━━━ Stored data
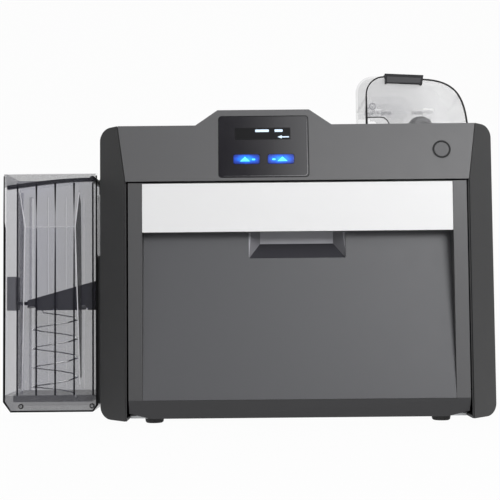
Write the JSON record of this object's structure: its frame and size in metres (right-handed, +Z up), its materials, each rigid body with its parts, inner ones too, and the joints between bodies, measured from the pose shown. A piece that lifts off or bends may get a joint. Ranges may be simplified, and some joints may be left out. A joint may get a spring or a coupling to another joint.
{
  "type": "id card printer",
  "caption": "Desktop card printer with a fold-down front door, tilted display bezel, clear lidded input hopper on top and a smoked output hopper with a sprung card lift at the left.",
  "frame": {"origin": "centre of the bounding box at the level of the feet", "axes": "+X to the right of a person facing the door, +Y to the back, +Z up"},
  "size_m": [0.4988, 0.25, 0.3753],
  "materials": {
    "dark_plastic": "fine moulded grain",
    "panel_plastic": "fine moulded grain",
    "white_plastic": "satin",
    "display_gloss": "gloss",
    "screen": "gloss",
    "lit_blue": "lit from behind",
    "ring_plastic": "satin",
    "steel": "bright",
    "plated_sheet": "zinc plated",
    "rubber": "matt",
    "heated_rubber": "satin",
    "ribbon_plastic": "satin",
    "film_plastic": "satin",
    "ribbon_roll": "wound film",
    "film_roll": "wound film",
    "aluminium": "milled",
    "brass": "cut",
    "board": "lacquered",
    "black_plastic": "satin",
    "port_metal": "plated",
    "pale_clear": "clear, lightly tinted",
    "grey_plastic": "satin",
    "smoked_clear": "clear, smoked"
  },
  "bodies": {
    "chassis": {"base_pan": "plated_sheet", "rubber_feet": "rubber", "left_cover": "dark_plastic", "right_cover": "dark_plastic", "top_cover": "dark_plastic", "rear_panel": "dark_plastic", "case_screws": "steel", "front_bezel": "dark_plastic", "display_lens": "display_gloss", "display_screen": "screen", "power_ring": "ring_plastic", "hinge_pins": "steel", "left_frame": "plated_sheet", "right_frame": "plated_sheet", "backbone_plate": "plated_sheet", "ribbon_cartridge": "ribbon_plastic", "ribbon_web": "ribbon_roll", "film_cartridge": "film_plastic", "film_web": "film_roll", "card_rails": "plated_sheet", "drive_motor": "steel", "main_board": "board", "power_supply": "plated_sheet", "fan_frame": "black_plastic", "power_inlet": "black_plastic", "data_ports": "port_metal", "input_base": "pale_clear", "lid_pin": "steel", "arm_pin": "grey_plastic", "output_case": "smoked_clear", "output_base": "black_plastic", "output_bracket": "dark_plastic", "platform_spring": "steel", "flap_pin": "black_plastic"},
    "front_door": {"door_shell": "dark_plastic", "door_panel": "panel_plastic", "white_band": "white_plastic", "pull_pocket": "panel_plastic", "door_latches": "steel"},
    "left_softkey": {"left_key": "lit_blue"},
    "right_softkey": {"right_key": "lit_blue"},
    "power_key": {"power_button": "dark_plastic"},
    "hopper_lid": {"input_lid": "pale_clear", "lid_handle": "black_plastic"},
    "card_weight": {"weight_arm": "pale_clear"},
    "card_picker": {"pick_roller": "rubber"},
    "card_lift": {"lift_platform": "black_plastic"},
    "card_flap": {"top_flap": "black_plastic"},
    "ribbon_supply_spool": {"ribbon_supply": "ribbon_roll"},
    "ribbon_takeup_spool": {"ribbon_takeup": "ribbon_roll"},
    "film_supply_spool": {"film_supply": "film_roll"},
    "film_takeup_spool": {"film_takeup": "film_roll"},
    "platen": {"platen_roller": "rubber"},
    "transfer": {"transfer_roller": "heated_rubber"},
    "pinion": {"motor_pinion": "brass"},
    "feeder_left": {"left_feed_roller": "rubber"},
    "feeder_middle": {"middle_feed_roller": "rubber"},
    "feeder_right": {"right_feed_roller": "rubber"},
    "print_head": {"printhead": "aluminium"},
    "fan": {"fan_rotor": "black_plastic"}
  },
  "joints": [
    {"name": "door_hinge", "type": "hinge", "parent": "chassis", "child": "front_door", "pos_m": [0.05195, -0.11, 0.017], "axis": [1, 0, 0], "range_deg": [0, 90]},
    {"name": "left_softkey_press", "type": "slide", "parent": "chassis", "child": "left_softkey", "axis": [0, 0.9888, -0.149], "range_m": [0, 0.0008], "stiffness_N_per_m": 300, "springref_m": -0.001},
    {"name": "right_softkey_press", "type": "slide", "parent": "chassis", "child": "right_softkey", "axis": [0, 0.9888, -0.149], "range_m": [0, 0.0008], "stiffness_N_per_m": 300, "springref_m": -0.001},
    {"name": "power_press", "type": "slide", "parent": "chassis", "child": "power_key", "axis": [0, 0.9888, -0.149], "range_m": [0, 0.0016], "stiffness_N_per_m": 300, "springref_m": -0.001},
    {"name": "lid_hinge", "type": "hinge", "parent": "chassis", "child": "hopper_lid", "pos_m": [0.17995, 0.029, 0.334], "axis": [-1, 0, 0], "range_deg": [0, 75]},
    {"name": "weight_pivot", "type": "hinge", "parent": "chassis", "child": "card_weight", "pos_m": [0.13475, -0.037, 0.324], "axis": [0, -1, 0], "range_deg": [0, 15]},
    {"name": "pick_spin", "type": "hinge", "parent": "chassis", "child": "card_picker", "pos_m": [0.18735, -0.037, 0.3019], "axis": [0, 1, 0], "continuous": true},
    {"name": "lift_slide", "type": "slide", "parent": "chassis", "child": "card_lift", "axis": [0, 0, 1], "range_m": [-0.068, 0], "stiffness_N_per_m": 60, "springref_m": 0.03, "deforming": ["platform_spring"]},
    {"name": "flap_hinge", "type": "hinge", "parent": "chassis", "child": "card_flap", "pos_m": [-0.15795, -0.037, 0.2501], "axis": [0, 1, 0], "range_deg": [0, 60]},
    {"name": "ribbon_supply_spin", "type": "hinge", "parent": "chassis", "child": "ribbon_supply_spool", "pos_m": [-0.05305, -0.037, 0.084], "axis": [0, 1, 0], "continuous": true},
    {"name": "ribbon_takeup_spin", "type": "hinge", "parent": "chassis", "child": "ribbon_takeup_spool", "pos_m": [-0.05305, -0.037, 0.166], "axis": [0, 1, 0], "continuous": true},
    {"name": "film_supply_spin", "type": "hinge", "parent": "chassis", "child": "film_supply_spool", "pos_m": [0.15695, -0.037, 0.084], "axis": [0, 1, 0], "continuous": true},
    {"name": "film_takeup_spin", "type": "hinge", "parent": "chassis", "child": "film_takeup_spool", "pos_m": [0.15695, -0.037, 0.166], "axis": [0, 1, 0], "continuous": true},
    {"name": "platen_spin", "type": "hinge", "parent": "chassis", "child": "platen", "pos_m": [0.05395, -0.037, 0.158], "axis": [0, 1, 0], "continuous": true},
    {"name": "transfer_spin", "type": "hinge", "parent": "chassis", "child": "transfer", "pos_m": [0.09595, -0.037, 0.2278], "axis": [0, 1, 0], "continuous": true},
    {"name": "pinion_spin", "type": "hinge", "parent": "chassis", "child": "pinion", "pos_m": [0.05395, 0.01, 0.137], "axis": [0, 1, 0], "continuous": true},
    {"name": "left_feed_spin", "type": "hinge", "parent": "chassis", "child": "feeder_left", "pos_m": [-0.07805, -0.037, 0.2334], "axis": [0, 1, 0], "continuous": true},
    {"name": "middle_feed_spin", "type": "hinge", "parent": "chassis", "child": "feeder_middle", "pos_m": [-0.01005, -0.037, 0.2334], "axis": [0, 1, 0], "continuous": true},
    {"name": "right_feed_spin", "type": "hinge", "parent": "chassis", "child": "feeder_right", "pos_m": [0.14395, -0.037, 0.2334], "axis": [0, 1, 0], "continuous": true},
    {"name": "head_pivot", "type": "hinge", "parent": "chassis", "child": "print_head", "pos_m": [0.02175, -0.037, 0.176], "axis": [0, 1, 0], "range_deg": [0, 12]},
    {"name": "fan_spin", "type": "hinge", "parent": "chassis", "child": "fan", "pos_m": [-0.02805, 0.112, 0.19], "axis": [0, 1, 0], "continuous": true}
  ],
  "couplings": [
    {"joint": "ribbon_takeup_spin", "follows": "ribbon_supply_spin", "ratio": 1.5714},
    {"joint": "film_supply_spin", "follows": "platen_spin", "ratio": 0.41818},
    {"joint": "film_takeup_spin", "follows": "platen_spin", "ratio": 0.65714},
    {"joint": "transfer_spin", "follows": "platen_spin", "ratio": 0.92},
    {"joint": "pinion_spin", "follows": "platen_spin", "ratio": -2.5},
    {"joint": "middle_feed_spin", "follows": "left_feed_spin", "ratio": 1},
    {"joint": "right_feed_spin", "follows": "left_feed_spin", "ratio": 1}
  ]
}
━━━━━━
# Written problem
Show all lines above holding "joints".

# Finished exercise
Write the JSON record of this object's structure: its frame and size in metres (right-handed, +Z up), its materials, each rigid body with its parts, inner ones too, and the joints between bodies, measured from the pose shown. A piece that lifts off or bends may get a joint. Ranges may be simplified, and some joints may be left out. A joint may get a spring or a coupling to another joint.
  "joints": [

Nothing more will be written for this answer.